* _What to do_:
Copy the data word for word, keeping every line.

* _Data extract_:
# # # # #

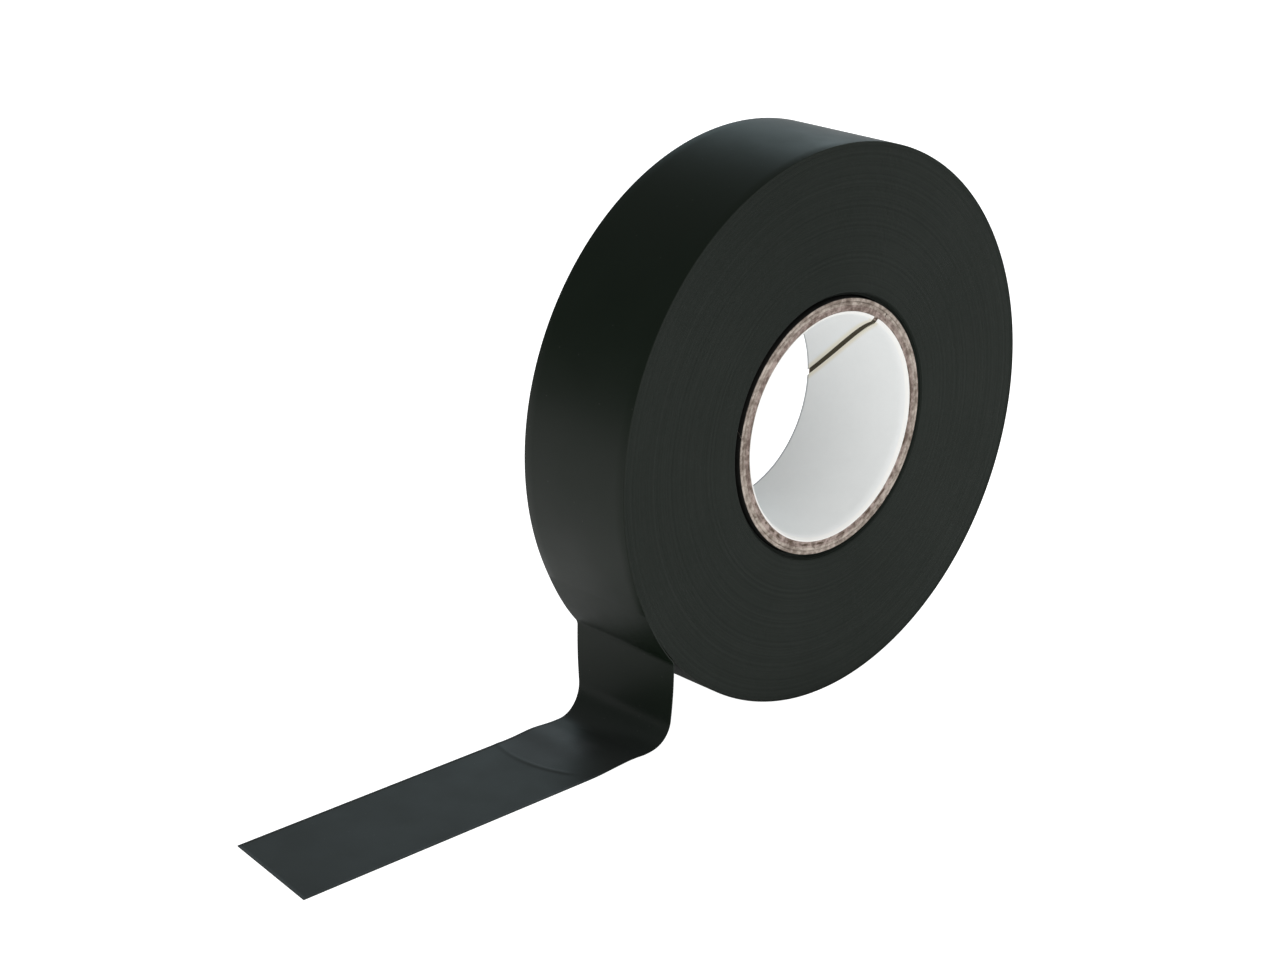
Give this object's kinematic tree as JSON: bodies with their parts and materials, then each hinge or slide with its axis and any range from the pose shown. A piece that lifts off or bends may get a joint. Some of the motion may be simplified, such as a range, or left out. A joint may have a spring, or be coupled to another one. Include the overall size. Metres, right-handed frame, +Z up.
{
  "type": "electrical tape roll",
  "caption": "Roll of black vinyl electrical tape on a paperboard core, standing on its rim with a length of tape drawn off and laid flat.",
  "frame": {"origin": "on the ground, in the middle of the footprint of the roll and the tape drawn off it", "axes": "+Z up; the drawn tape runs off towards -X; +Y is the roll's axis, away from the front face"},
  "size_m": [0.13, 0.019, 0.0792],
  "materials": {
    "black_vinyl": "satin calendered vinyl film",
    "liner_paper": "smooth white paper",
    "core_board": "raw cut edge of recycled chipboard"
  },
  "bodies": {
    "lead": {"tape_lead": "black_vinyl"},
    "roll": {"core_liner": "liner_paper", "core_ply_1": "core_board", "core_ply_2": "core_board", "core_ply_3": "core_board", "core_ply_4": "core_board", "tape_winding": "black_vinyl", "tape_outer_turn": "black_vinyl"},
    "tail": {"tape_run": "black_vinyl"},
    "tail_end": {"tape_end": "black_vinyl"}
  },
  "joints": [
    {"name": "roll_turn", "type": "hinge", "parent": "lead", "child": "roll", "pos_m": [0.02545, 0, 0.0396], "axis": [0, -1, 0], "range_deg": [0, 60]},
    {"name": "tail_draw", "type": "slide", "parent": "lead", "child": "tail", "axis": [-1, 0, 0], "range_m": [0, 0.0415]},
    {"name": "tail_lift", "type": "hinge", "parent": "tail", "child": "tail_end", "pos_m": [-0.04255, 0, 0.00006], "axis": [0, 1, 0], "range_deg": [0, 70]}
  ],
  "couplings": [
    {"joint": "tail_draw", "follows": "roll_turn", "m_per_rad": 0.0396}
  ]
}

# # # # #

* _Finished exercise_:
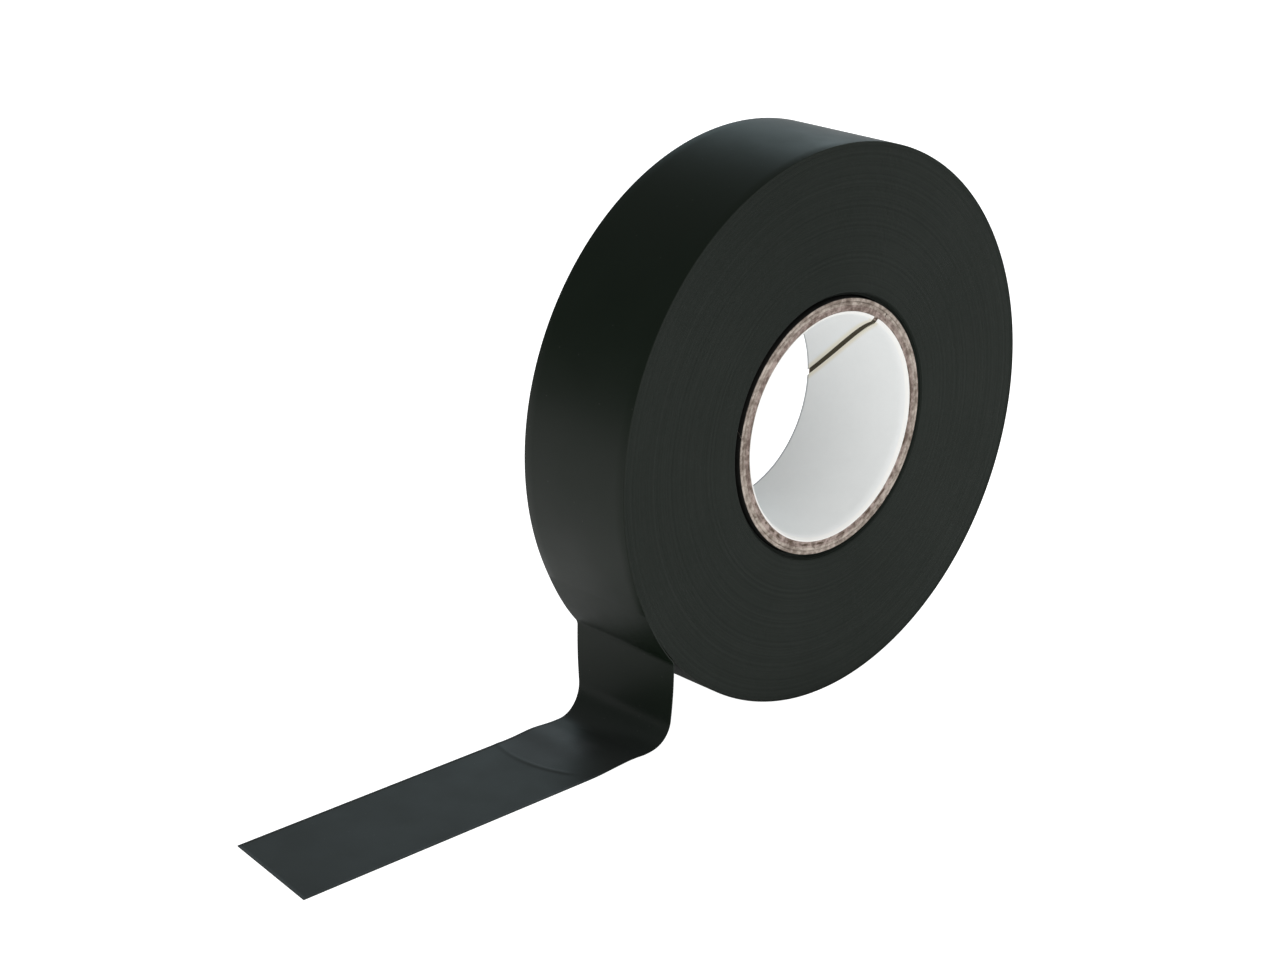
Give this object's kinematic tree as JSON: bodies with their parts and materials, then each hinge or slide with its axis and any range from the pose shown. A piece that lifts off or bends may get a joint. Some of the motion may be simplified, such as a range, or left out. A joint may have a spring, or be coupled to another one. Include the overall size. Metres, right-handed frame, +Z up.
{
  "type": "electrical tape roll",
  "caption": "Roll of black vinyl electrical tape on a paperboard core, standing on its rim with a length of tape drawn off and laid flat.",
  "frame": {"origin": "on the ground, in the middle of the footprint of the roll and the tape drawn off it", "axes": "+Z up; the drawn tape runs off towards -X; +Y is the roll's axis, away from the front face"},
  "size_m": [0.13, 0.019, 0.0792],
  "materials": {
    "black_vinyl": "satin calendered vinyl film",
    "liner_paper": "smooth white paper",
    "core_board": "raw cut edge of recycled chipboard"
  },
  "bodies": {
    "lead": {"tape_lead": "black_vinyl"},
    "roll": {"core_liner": "liner_paper", "core_ply_1": "core_board", "core_ply_2": "core_board", "core_ply_3": "core_board", "core_ply_4": "core_board", "tape_winding": "black_vinyl", "tape_outer_turn": "black_vinyl"},
    "tail": {"tape_run": "black_vinyl"},
    "tail_end": {"tape_end": "black_vinyl"}
  },
  "joints": [
    {"name": "roll_turn", "type": "hinge", "parent": "lead", "child": "roll", "pos_m": [0.02545, 0, 0.0396], "axis": [0, -1, 0], "range_deg": [0, 60]},
    {"name": "tail_draw", "type": "slide", "parent": "lead", "child": "tail", "axis": [-1, 0, 0], "range_m": [0, 0.0415]},
    {"name": "tail_lift", "type": "hinge", "parent": "tail", "child": "tail_end", "pos_m": [-0.04255, 0, 0.00006], "axis": [0, 1, 0], "range_deg": [0, 70]}
  ],
  "couplings": [
    {"joint": "tail_draw", "follows": "roll_turn", "m_per_rad": 0.0396}
  ]
}